American television producer and writer (born 1962)

David J. Zuckerman (born August 28, 1962) is an American film and television producer and writer and is best known as the original showrunner and executive producer of the animated comedy series Family Guy, as well as the creator of the American adaptation of the Australian television series of the same name, Wilfred.

A native of Danville, California, Zuckerman is a graduate of the University of California, Los Angeles. Zuckerman first wrote for the sitcom The Fresh Prince of Bel-Air, and then went on to write and produce episodes for the Fox animated series King of the Hill. In 1999, along with writer and producer Seth MacFarlane, he developed another Fox animated series, entitled Family Guy. He subsequently worked on MacFarlane's second series, American Dad!, before adapting the Australian live action series Wilfred and producing it under the same name for FX.

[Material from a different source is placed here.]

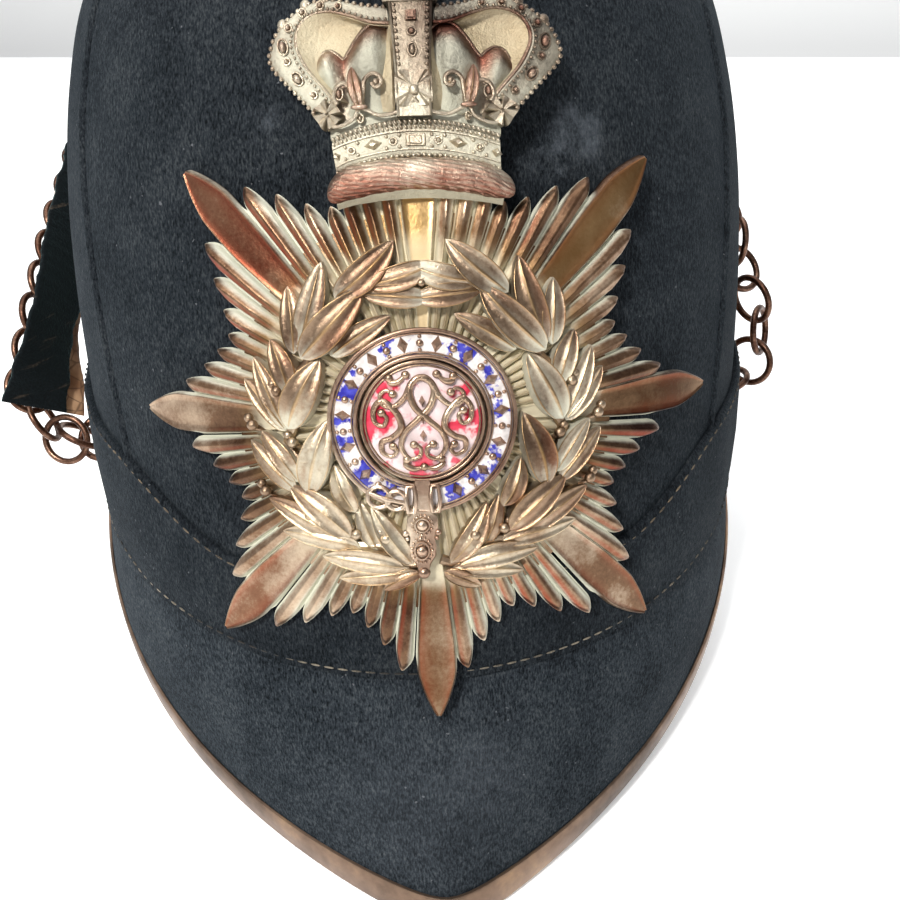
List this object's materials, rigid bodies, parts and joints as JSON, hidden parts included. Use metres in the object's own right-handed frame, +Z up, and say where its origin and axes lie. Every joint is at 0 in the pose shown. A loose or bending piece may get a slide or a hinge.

==Early life and education==
Zuckerman was born and raised in Danville, California, and is a graduate of Monte Vista High School. He also has a degree from University of California, Los Angeles. He has German-Jewish ancestry.

==Career==
Zuckerman began his career as a creative executive for Lorimar-Telepictures and NBC. He then began writing full-time when he was hired for a staff job on 1990 NBC sitcom The Fresh Prince of Bel-Air. As a writer and producer, he helped play a key role in the launch of the first seasons of the Fox animated series King of the Hill, which he wrote for from 1997 until 1999, before leaving to develop the series Family Guy. Zuckerman was partnered with Seth MacFarlane, the creator of Family Guy, and served as the series's original showrunner during its first two seasons, although he does not have a single writing credit on it.

Afterward, Zuckerman was brought in to develop the Fox animated series American Dad!, also created by MacFarlane Zuckerman would work on the show until the end of its fourth season. He would also go on to create two short-lived network series, as well as an internet show. In 2011, Zuckerman created the American adaptation of the Australian television series of the same name, entitled Wilfred, for the cable network FX, starring Elijah Wood and Jason Gann.

==Personal life==
In 1985, Zuckerman appeared as a contestant on the game show Sale of the Century, winning $2,800 in cash and prizes.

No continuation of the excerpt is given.